= DATA BLOCK =
========================
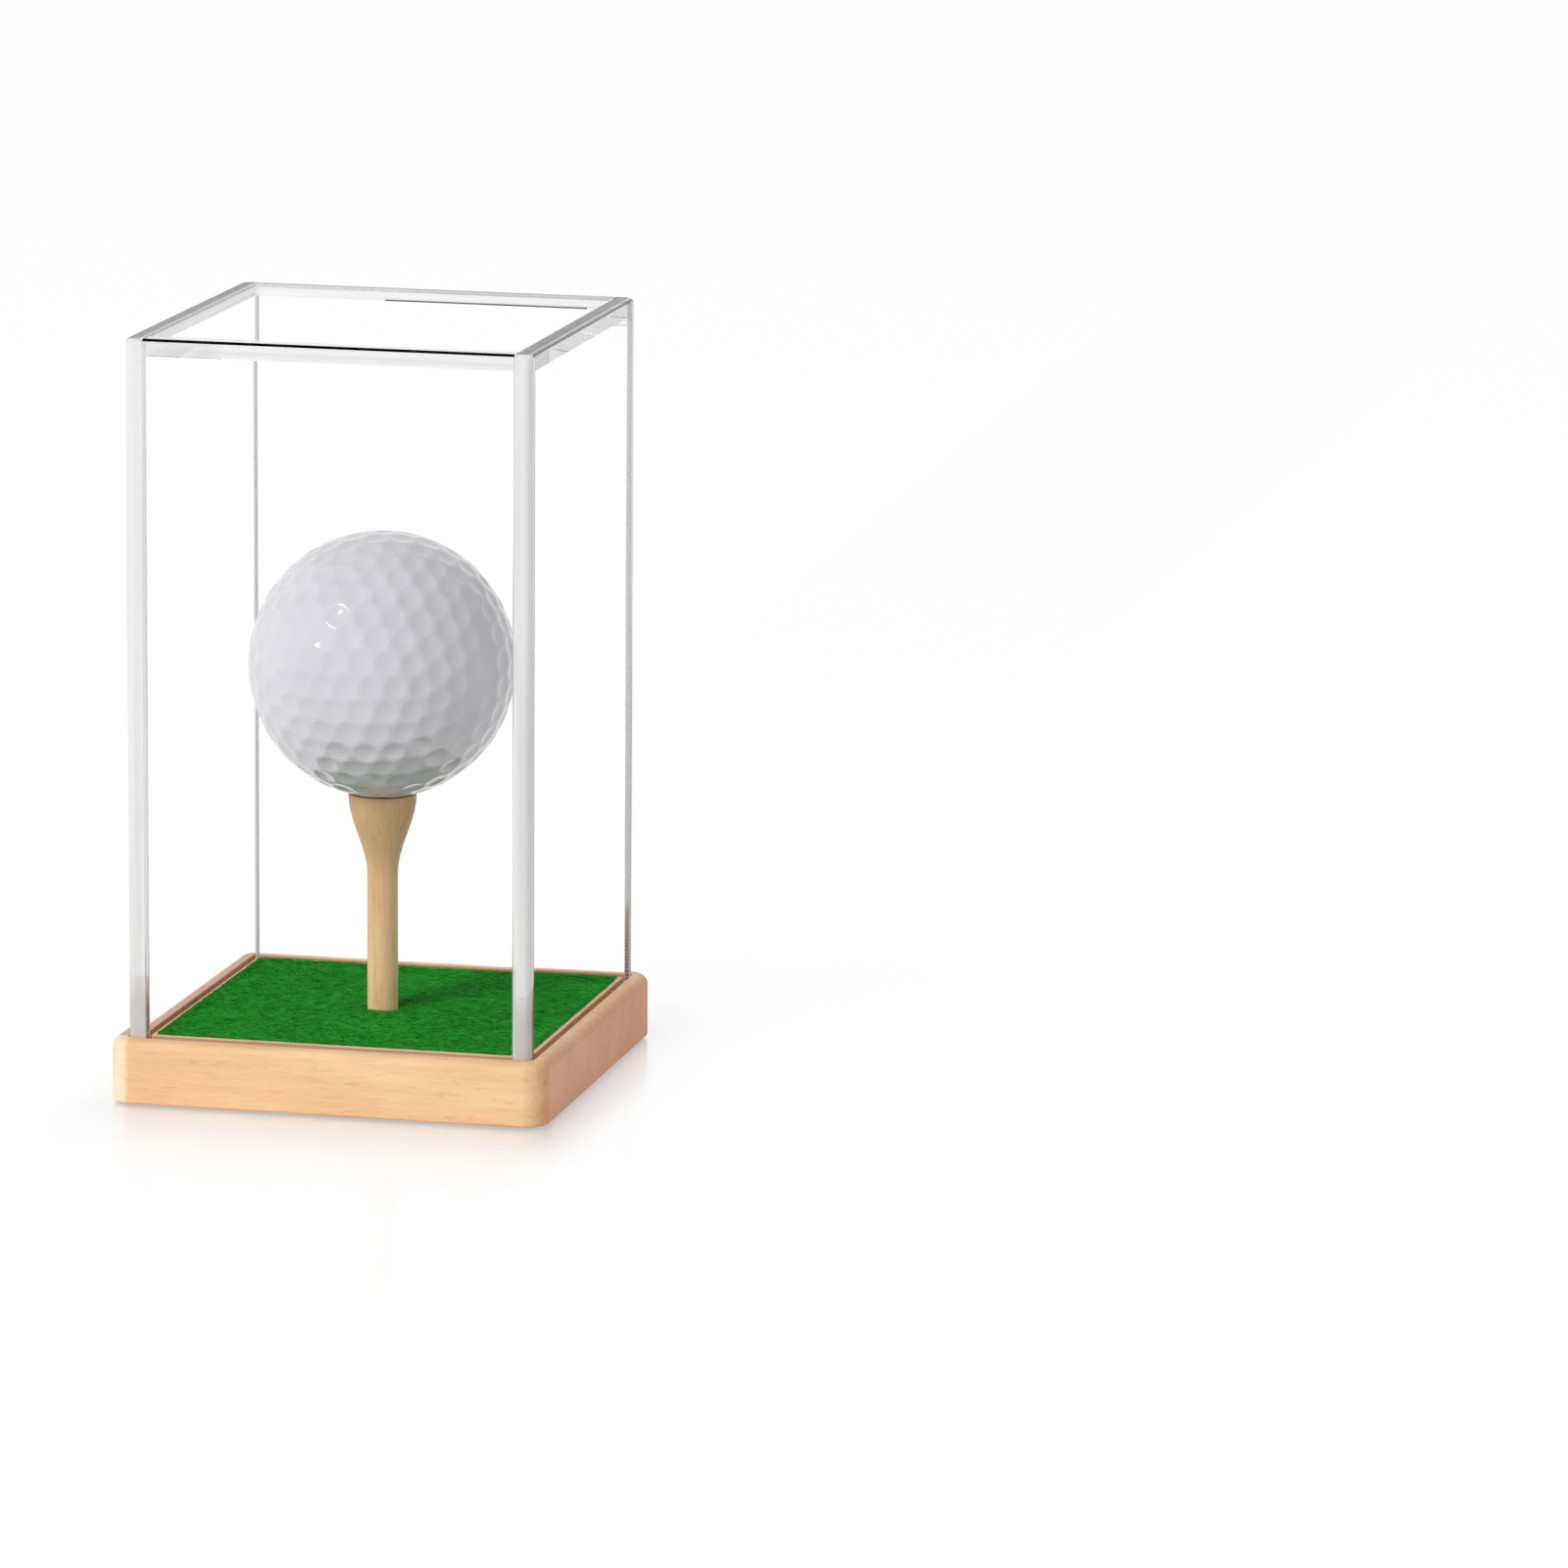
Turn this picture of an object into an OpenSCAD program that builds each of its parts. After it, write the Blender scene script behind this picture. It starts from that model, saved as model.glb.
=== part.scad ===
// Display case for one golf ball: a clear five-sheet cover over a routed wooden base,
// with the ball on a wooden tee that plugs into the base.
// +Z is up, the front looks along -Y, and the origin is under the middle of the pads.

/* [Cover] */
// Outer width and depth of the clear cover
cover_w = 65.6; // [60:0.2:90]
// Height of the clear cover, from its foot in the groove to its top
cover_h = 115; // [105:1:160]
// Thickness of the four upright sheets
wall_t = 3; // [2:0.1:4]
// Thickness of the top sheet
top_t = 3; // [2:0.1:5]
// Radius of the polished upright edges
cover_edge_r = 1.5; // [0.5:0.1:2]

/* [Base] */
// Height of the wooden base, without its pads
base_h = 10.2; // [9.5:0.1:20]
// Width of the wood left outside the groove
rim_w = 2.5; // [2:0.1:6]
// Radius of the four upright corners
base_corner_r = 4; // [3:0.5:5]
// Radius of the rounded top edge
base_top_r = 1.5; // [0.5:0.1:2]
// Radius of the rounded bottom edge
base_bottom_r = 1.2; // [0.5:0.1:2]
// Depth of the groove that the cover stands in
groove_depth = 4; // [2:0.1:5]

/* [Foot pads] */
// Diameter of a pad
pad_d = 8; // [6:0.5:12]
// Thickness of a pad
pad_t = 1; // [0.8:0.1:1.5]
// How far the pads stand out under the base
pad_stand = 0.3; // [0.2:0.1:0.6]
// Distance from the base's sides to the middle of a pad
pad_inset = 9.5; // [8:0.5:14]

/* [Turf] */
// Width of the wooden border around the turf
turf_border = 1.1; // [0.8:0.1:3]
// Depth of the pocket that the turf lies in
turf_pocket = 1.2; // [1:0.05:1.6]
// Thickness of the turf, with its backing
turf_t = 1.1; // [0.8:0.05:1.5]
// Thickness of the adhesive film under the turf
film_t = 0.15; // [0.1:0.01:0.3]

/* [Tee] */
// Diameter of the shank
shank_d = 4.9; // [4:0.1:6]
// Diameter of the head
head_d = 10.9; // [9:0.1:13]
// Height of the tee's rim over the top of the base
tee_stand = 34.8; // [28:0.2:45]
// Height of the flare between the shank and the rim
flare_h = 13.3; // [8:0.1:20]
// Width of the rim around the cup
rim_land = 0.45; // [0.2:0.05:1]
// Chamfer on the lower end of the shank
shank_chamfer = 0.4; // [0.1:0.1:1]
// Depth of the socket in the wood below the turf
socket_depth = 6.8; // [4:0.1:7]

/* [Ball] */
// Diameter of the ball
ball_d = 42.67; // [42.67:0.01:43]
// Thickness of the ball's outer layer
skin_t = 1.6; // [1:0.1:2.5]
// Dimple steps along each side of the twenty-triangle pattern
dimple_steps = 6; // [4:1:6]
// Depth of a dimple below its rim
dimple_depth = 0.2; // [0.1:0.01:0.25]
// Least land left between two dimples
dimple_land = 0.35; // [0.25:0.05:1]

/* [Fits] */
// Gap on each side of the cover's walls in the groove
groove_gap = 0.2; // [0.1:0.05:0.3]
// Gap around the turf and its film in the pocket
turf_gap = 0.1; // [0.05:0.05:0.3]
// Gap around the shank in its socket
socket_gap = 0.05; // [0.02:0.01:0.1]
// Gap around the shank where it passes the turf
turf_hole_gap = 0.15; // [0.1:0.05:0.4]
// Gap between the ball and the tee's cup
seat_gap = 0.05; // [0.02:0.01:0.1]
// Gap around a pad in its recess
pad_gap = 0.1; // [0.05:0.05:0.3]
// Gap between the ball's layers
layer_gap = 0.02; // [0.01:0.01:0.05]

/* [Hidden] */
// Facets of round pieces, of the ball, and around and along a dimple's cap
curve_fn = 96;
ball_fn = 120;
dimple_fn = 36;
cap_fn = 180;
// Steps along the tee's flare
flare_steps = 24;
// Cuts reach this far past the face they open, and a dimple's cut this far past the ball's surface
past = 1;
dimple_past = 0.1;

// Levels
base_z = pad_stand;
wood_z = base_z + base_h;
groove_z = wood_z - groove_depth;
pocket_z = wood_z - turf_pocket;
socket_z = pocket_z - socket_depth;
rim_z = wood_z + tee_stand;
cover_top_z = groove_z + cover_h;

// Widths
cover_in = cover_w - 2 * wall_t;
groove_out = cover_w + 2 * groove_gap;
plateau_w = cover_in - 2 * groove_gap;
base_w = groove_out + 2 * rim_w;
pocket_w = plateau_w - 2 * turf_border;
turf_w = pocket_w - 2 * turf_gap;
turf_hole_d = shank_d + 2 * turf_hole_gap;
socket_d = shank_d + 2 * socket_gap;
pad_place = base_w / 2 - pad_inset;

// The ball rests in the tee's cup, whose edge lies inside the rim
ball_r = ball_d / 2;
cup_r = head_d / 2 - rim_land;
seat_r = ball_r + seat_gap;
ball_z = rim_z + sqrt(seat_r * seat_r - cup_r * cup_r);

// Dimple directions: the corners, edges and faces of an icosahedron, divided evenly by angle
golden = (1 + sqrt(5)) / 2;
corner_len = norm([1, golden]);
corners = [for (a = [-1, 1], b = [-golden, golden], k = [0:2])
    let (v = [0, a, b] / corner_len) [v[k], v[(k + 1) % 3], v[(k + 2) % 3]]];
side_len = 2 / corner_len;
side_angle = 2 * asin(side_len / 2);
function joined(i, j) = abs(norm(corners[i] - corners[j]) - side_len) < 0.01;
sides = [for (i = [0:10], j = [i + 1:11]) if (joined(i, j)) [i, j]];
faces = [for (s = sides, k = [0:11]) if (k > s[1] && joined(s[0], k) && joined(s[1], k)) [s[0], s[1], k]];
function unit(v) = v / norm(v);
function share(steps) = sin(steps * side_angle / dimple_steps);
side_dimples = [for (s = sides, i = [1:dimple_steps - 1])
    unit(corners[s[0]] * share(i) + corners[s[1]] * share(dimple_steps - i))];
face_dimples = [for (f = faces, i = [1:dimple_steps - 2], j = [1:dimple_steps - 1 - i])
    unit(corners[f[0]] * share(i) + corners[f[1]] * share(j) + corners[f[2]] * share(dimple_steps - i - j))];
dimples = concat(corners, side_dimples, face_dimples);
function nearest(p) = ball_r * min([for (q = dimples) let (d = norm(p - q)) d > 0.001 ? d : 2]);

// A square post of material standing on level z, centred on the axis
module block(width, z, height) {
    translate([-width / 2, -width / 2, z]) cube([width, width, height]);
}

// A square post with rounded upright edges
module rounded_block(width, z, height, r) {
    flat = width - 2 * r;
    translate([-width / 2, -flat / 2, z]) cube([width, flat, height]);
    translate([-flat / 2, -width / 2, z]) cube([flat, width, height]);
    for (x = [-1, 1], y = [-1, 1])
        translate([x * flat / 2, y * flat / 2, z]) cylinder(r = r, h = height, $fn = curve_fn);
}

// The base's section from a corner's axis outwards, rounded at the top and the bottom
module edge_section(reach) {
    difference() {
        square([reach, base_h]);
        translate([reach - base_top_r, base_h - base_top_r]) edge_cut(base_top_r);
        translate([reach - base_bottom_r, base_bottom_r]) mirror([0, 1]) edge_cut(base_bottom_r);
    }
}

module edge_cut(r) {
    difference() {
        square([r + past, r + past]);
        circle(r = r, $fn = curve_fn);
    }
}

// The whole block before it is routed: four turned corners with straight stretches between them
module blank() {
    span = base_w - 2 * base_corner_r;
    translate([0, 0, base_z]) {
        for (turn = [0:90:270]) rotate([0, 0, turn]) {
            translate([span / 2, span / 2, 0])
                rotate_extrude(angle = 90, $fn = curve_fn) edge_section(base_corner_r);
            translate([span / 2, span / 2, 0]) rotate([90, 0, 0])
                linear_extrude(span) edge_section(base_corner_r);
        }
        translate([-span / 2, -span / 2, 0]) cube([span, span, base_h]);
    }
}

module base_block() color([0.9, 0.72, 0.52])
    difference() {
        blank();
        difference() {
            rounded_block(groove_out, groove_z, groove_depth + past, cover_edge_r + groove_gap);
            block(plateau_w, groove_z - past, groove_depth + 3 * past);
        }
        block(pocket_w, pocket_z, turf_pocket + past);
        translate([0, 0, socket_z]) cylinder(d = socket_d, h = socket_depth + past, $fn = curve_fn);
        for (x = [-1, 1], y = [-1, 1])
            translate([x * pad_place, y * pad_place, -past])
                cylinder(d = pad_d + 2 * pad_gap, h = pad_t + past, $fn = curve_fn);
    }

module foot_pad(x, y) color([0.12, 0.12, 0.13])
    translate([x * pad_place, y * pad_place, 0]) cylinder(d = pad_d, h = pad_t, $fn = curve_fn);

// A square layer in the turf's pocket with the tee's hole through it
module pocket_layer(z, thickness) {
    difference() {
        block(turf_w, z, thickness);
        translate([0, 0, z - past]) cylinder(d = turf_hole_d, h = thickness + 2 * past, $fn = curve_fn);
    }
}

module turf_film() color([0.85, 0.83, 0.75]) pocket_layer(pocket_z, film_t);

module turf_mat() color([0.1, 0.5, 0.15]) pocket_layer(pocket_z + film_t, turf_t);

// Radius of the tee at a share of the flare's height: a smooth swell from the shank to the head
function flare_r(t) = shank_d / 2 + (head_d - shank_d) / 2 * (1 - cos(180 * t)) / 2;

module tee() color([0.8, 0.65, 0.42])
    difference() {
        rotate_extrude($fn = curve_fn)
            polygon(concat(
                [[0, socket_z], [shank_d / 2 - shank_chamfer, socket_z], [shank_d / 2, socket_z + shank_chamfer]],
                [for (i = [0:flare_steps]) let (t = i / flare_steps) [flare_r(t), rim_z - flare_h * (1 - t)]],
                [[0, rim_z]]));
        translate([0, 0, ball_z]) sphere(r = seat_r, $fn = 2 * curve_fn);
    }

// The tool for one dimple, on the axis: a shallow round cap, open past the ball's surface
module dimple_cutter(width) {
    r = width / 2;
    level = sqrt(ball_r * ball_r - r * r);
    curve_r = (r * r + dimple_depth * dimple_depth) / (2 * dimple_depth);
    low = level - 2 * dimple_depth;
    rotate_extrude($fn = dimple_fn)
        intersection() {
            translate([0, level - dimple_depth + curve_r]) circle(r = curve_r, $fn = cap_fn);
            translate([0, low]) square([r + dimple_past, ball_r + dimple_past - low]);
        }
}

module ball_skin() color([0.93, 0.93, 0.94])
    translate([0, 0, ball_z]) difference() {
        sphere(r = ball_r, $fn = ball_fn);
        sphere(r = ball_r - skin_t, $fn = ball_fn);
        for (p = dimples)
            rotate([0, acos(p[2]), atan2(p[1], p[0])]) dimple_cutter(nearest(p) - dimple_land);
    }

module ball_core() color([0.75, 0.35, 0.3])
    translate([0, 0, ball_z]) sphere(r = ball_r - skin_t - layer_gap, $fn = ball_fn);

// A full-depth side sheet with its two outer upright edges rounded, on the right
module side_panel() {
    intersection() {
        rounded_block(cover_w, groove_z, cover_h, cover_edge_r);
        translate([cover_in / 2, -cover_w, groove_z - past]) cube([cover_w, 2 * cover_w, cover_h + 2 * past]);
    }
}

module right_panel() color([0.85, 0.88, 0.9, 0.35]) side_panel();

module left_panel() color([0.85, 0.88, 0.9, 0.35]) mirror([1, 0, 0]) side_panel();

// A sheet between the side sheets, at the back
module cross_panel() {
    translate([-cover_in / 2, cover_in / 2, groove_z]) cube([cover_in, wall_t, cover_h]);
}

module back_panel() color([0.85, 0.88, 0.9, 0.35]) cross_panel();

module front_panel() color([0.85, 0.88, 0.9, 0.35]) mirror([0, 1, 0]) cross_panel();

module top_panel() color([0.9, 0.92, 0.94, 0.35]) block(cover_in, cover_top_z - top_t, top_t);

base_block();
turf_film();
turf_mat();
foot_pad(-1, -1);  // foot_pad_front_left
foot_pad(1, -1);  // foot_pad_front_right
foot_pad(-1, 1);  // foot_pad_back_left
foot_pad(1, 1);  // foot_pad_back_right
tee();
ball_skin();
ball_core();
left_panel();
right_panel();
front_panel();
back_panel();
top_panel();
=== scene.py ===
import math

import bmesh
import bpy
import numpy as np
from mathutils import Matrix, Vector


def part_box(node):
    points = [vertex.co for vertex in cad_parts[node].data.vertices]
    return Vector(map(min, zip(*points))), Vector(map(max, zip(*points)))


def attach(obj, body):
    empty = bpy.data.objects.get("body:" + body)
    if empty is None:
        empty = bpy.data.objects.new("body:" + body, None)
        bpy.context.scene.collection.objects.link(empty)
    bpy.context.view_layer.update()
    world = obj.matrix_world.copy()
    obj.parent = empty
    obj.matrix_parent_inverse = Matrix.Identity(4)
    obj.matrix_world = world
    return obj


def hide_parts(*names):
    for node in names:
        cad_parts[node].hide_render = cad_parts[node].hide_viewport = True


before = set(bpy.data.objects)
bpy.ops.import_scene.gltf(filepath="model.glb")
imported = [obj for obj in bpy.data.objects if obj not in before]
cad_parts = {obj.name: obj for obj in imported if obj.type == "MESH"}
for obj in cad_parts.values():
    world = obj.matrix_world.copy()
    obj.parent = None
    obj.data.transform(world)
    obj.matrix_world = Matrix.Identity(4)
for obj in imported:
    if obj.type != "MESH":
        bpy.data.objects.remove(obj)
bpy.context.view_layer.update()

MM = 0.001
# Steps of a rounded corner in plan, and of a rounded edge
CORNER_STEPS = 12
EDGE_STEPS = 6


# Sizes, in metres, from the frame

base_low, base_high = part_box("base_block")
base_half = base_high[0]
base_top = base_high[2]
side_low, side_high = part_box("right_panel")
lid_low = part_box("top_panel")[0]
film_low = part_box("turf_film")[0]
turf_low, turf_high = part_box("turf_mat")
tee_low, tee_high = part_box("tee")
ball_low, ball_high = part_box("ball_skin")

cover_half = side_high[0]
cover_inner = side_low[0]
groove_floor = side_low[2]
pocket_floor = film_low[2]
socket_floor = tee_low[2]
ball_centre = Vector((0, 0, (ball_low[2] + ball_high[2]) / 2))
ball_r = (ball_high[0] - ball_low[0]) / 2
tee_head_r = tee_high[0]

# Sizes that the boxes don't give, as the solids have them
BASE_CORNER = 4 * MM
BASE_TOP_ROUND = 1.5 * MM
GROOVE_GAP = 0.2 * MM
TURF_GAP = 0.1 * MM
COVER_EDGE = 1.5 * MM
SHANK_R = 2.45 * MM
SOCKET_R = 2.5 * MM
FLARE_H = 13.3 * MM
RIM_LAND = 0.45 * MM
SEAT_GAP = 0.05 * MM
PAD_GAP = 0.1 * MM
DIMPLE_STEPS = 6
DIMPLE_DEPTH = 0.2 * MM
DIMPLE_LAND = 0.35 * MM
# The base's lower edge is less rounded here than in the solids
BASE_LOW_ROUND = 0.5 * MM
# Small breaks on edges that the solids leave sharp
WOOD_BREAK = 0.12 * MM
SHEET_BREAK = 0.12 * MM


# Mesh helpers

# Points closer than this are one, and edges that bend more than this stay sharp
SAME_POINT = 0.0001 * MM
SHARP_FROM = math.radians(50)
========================
= WHAT IS NEEDED =
Transcribe exactly, and only, the lines beginning at the line containing "module back_panel() color([0.85, 0.88, 0.9, 0.35])" and ending at the line containing "if empty is", both inclusive.

= EXERCISE RESPONSE =
module back_panel() color([0.85, 0.88, 0.9, 0.35]) cross_panel();

module front_panel() color([0.85, 0.88, 0.9, 0.35]) mirror([0, 1, 0]) cross_panel();

module top_panel() color([0.9, 0.92, 0.94, 0.35]) block(cover_in, cover_top_z - top_t, top_t);

base_block();
turf_film();
turf_mat();
foot_pad(-1, -1);  // foot_pad_front_left
foot_pad(1, -1);  // foot_pad_front_right
foot_pad(-1, 1);  // foot_pad_back_left
foot_pad(1, 1);  // foot_pad_back_right
tee();
ball_skin();
ball_core();
left_panel();
right_panel();
front_panel();
back_panel();
top_panel();
=== scene.py ===
import math

import bmesh
import bpy
import numpy as np
from mathutils import Matrix, Vector


def part_box(node):
    points = [vertex.co for vertex in cad_parts[node].data.vertices]
    return Vector(map(min, zip(*points))), Vector(map(max, zip(*points)))


def attach(obj, body):
    empty = bpy.data.objects.get("body:" + body)
    if empty is None:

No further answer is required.